**AVAILABLE DATA**:
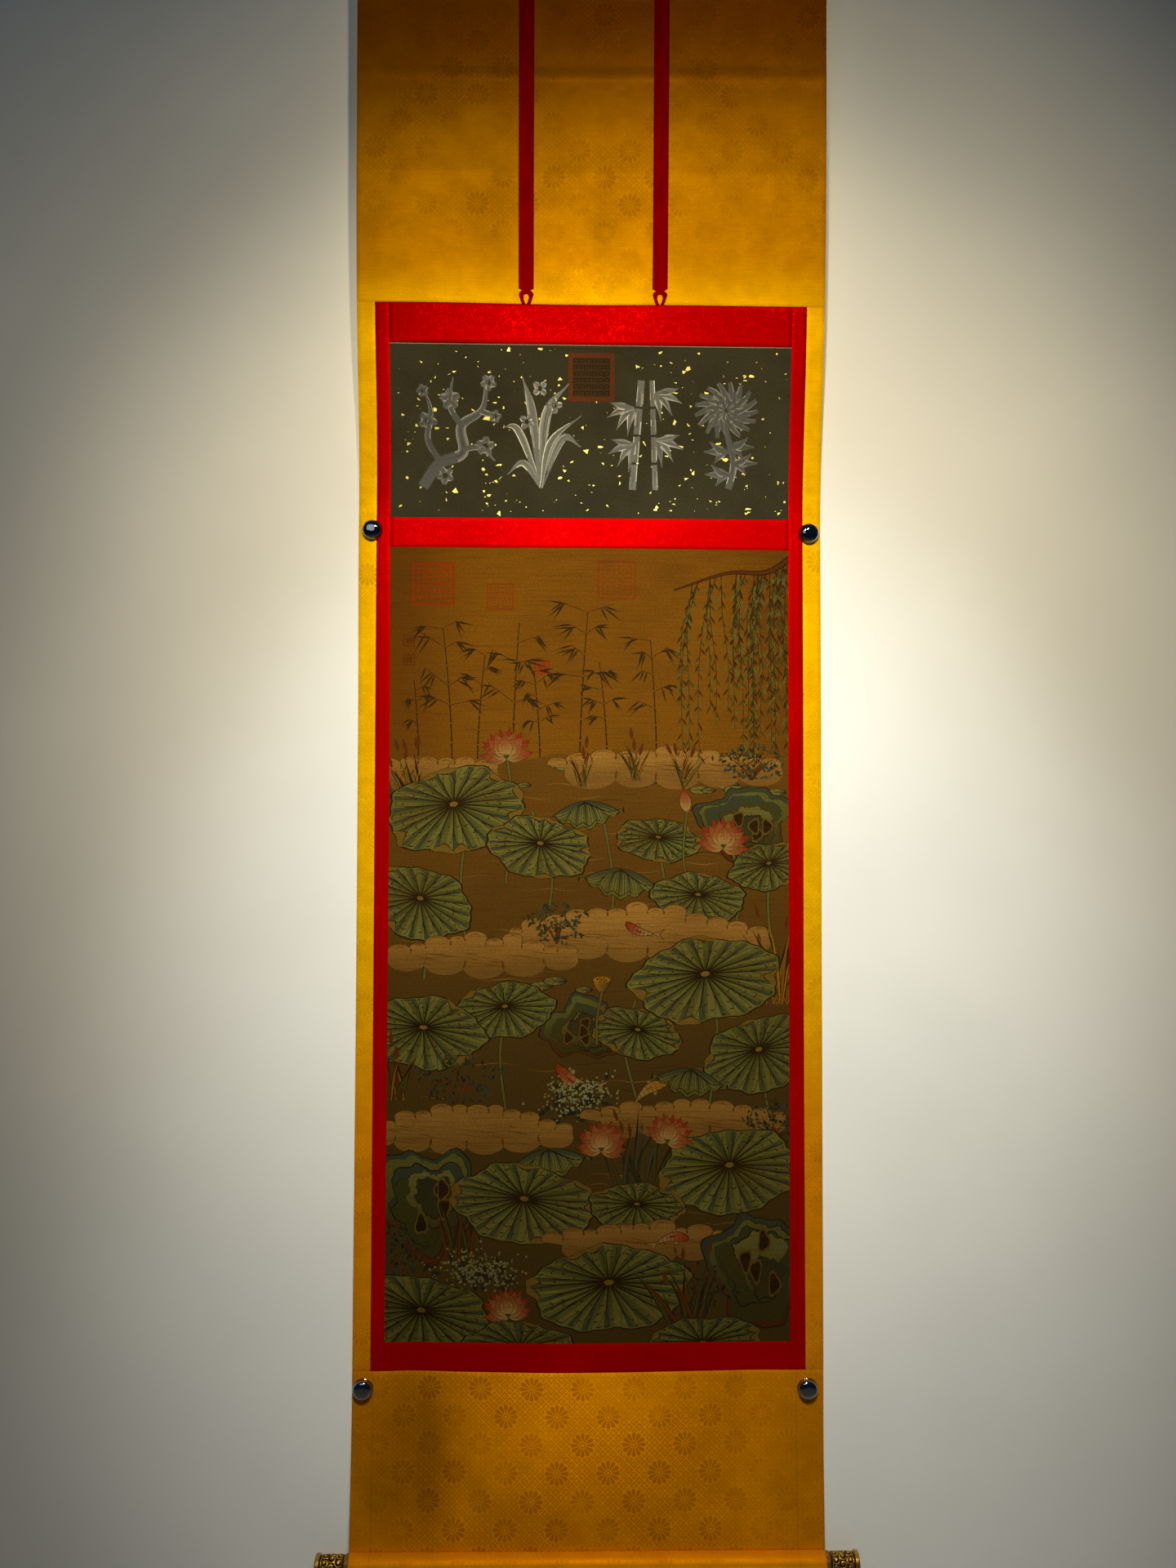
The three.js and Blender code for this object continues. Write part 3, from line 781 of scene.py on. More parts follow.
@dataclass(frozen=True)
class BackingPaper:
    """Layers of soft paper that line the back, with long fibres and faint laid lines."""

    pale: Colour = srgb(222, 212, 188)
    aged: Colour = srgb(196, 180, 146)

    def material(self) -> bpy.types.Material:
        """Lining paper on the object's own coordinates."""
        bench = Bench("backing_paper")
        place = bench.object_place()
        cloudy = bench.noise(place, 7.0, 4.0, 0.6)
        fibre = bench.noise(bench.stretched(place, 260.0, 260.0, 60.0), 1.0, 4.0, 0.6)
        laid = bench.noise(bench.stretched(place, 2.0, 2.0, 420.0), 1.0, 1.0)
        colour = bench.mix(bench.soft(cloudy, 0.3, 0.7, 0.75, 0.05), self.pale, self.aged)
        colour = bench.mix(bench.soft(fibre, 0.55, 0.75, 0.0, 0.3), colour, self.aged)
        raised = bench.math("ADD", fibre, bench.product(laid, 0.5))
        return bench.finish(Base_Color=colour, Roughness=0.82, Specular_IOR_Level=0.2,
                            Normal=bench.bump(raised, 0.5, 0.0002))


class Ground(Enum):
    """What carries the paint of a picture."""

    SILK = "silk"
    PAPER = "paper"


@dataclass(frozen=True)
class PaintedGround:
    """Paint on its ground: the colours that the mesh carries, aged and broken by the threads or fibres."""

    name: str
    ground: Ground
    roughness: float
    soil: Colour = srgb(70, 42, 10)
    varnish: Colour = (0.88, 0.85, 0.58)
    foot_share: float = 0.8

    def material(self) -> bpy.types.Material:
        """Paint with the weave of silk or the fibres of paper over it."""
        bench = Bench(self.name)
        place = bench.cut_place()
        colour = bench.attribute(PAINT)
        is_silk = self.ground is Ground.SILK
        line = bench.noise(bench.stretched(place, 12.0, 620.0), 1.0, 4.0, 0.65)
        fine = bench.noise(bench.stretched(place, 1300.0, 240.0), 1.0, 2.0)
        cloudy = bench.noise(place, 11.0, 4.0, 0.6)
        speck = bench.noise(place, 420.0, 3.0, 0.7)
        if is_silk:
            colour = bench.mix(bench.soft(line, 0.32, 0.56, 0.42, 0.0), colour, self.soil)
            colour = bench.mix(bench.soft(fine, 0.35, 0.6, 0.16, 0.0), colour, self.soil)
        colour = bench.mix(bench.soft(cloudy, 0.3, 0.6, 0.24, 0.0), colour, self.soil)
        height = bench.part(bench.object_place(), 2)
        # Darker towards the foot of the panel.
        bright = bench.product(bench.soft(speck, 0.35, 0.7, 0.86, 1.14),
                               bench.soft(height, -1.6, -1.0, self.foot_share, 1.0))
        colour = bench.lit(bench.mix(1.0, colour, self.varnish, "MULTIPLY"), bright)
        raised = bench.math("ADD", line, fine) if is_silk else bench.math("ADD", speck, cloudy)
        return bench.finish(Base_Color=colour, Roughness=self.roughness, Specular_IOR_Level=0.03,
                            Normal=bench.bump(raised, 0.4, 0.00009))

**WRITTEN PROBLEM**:
Your answer should be exactly the lines of the data above, from the first through the line containing "aged: Colour = srgb(196, 180, 146)".

**THE RESULT**:
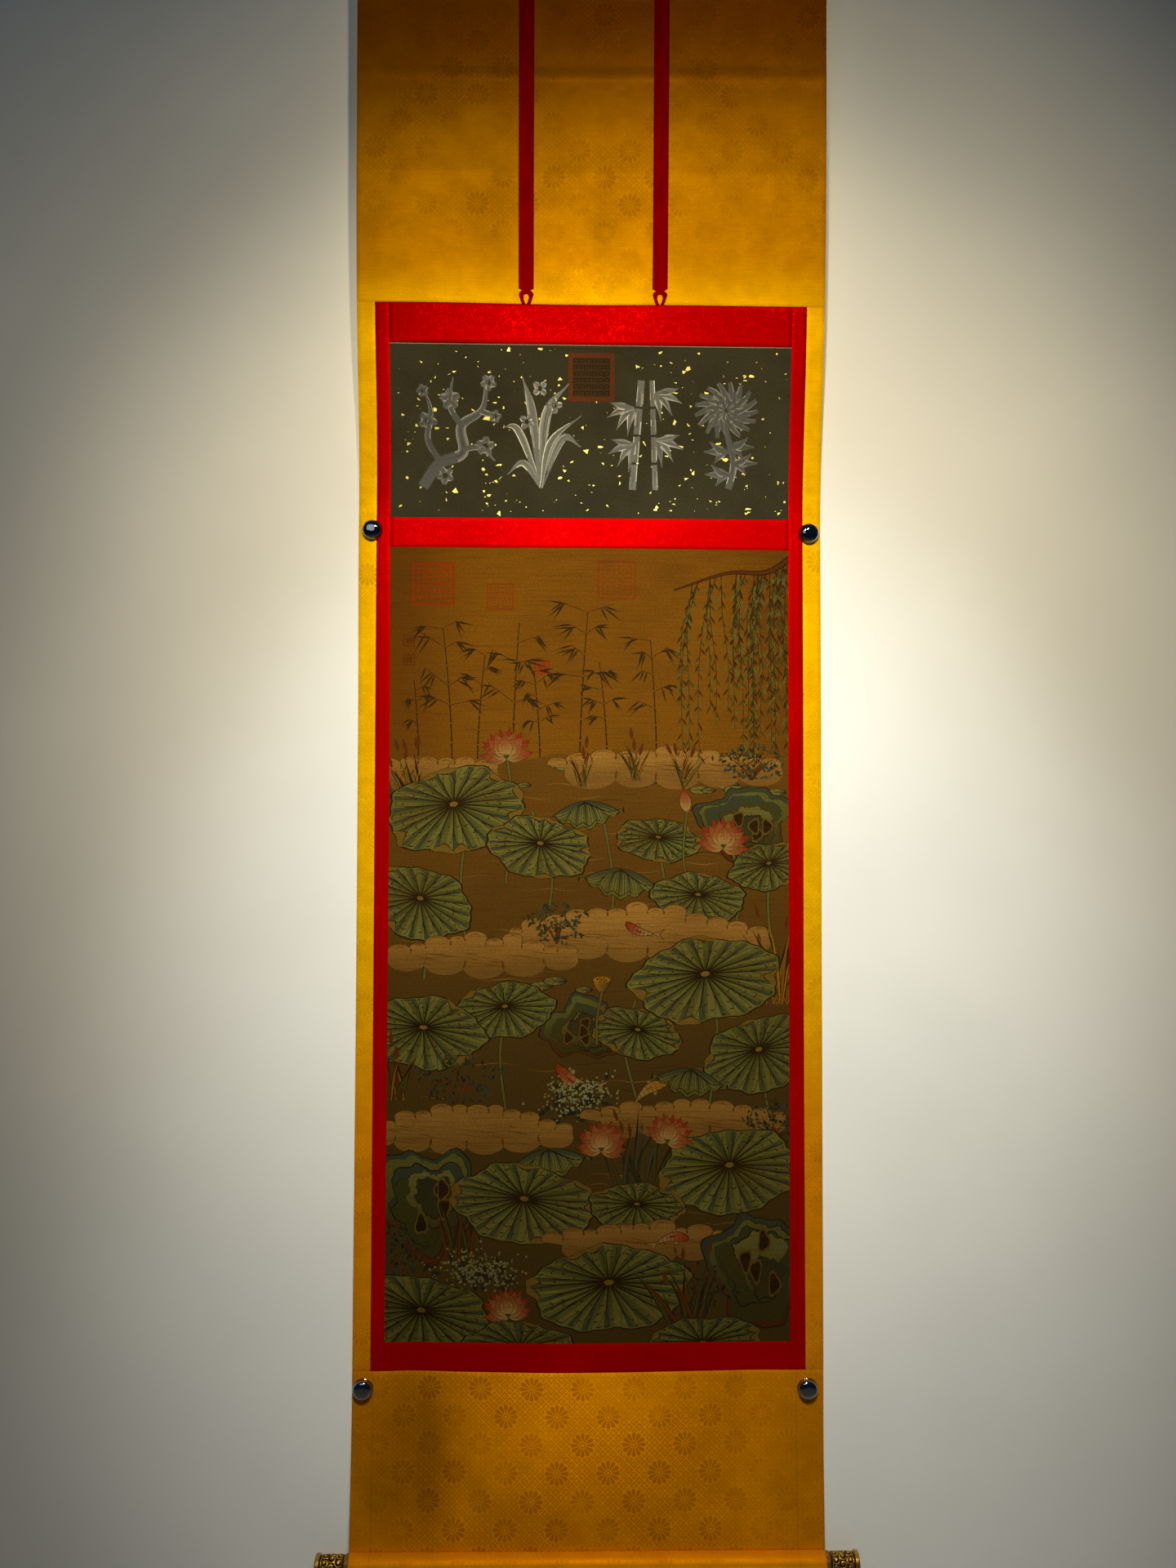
The three.js and Blender code for this object continues. Write part 3, from line 781 of scene.py on. More parts follow.
@dataclass(frozen=True)
class BackingPaper:
    """Layers of soft paper that line the back, with long fibres and faint laid lines."""

    pale: Colour = srgb(222, 212, 188)
    aged: Colour = srgb(196, 180, 146)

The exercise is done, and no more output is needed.